* Start RECORDS SHOWN *

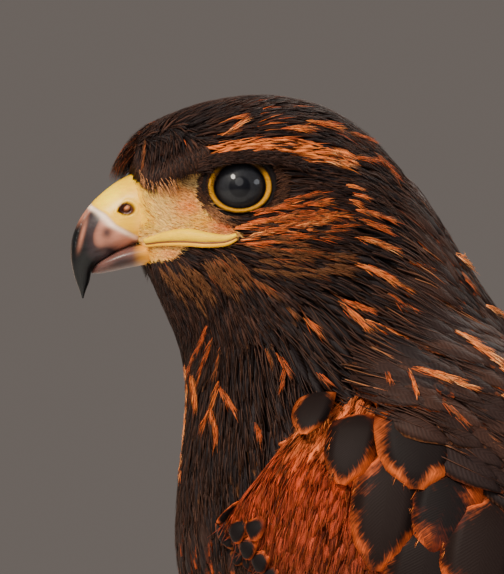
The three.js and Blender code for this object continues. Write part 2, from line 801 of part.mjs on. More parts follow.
// The toe grown by the seam, to cut the claw's root face to face
function largestToe(side, { heading, length, thick }) {
  const at = toeFrame(side, heading);
  const joints = [0.5, 0.66, 0.82, 1];
  const points = joints.map((s) => at(toeFrom + s * length, thick * 0.86 + 1.0 * Math.sin(Math.PI * s)));
  points[3] = at(toeFrom + length + seam, thick * 0.86);
  const radii = [1.02, 0.84, 0.96, 0.74].map((r) => r * thick + seam);
  return tube(points, radii, 7, 5, 0.95);
}

// Vertices on a fine grid, so that corners a hair apart become one
const grid = 1e-3;

function snap(value) {
  return Math.round(value / grid) * grid;
}

function settled(solid) {
  const geometry = geometryOf(solid);
  geometry.attributes.position.array.forEach((v, i, all) => (all[i] = snap(v)));
  return largest(solidOf(geometry));
}

// The finished bird
const bird = new THREE.Group();

function addPiece(name, solid, material) {
  const mesh = new THREE.Mesh(geometryOf(settled(settled(solid))), material);
  mesh.name = name;
  bird.add(mesh);
}

const plumage = finish(darkBrown, 0.8);
const rufous = finish(chestnut, 0.8);
const flight = finish(blackBrown, 0.7);
const bareSkin = finish(yellowSkin, 0.5);
const horn = finish(hornBlack, 0.3);
const iris = finish(0x15110f, 0.1);

addPiece("head", makeHead(), plumage);
addPiece("neck", largest(wholeBody(0).subtract(beyond(headEnd, false)).subtract(beyond(neckEnd, true))), plumage);
addPiece("torso", largest(wholeBody(0).subtract(beyond(neckEnd, false))), plumage);
addPiece("cere", turnedHead(makeCere()), bareSkin);
addPiece("bill_upper", turnedHead(makeHook()), horn);
addPiece("bill_lower", turnedHead(makeLowerBill()), horn);
addPiece("tail", makeTail(), flight);
for (const [sideName, side] of [["left", left], ["right", right]]) {
  addPiece(`eye_${sideName}`, turnedHead(eyeball(side)), iris);
  addPiece(`eyelid_${sideName}`, turnedHead(lidRing(side)), bareSkin);
  addPiece(`wing_${sideName}`, makeWing(side), flight);
  addPiece(`thigh_${sideName}`, makeThigh(side), rufous);
  addPiece(`shank_${sideName}`, makeShank(side), bareSkin);
  for (const [toeName, toe] of Object.entries(toes)) {
    addPiece(`toe_${toeName}_${sideName}`, makeToe(side, toe), bareSkin);
    addPiece(`claw_${toeName}_${sideName}`, makeClaw(side, toe), horn);
  }
}

// On the floor, with the middle of its plan over the origin
const extent = new THREE.Box3().setFromObject(bird);
const middle = extent.getCenter(new THREE.Vector3());
bird.position.set(snap(-middle.x), snap(-middle.y), -floorLevel);

export default bird;
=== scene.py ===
# A life-size Harris's hawk in full plumage, standing on a pale studio floor.
# Shapes are worked out in millimetres from the centre of the eye, as in the part's source.
# side -1 is the bird's left, and the bill points along -X.
import math

import bmesh
import bpy
import numpy as np
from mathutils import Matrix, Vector
from mathutils.bvhtree import BVHTree
from mathutils.kdtree import KDTree


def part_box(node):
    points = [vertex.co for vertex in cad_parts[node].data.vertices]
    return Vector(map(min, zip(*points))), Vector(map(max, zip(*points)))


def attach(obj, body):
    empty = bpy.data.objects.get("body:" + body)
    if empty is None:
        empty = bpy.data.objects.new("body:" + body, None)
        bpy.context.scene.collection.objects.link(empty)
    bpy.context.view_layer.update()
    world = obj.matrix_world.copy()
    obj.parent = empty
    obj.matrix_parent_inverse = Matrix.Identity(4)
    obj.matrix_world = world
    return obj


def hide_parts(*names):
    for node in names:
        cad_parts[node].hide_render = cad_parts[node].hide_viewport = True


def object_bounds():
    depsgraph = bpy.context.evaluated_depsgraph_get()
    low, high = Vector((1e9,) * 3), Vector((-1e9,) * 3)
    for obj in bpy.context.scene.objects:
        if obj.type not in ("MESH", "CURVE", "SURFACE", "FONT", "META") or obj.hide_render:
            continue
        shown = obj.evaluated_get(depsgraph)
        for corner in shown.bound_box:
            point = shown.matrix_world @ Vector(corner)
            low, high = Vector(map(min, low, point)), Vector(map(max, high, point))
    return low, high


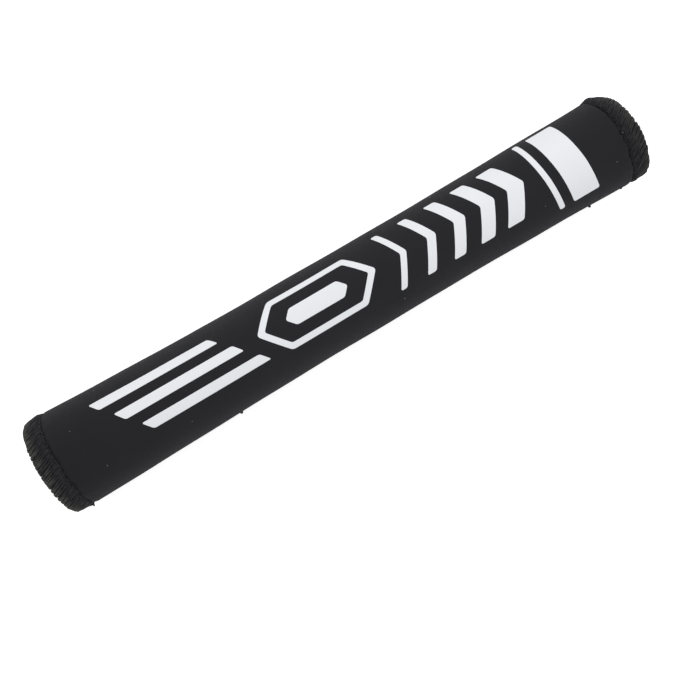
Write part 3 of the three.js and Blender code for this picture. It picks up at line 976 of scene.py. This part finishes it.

* End RECORDS SHOWN *

• **PROBLEM STATEMENT**
Everything from the first line of the material through the line containing "const bird = new THREE.Group();" is to be printed exactly; lines after that are to be left out.

• **RESPONSE**
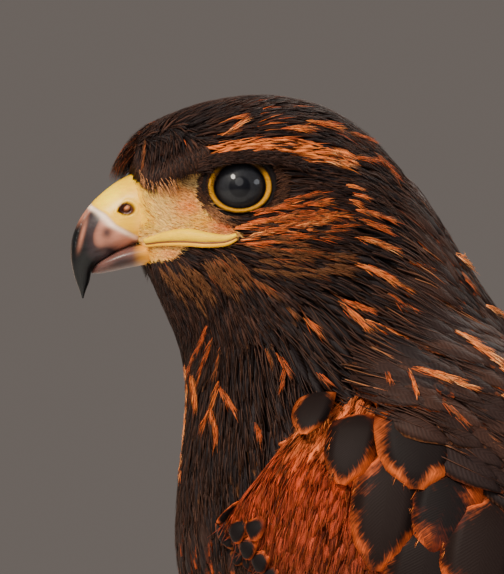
The three.js and Blender code for this object continues. Write part 2, from line 801 of part.mjs on. More parts follow.
// The toe grown by the seam, to cut the claw's root face to face
function largestToe(side, { heading, length, thick }) {
  const at = toeFrame(side, heading);
  const joints = [0.5, 0.66, 0.82, 1];
  const points = joints.map((s) => at(toeFrom + s * length, thick * 0.86 + 1.0 * Math.sin(Math.PI * s)));
  points[3] = at(toeFrom + length + seam, thick * 0.86);
  const radii = [1.02, 0.84, 0.96, 0.74].map((r) => r * thick + seam);
  return tube(points, radii, 7, 5, 0.95);
}

// Vertices on a fine grid, so that corners a hair apart become one
const grid = 1e-3;

function snap(value) {
  return Math.round(value / grid) * grid;
}

function settled(solid) {
  const geometry = geometryOf(solid);
  geometry.attributes.position.array.forEach((v, i, all) => (all[i] = snap(v)));
  return largest(solidOf(geometry));
}

// The finished bird
const bird = new THREE.Group();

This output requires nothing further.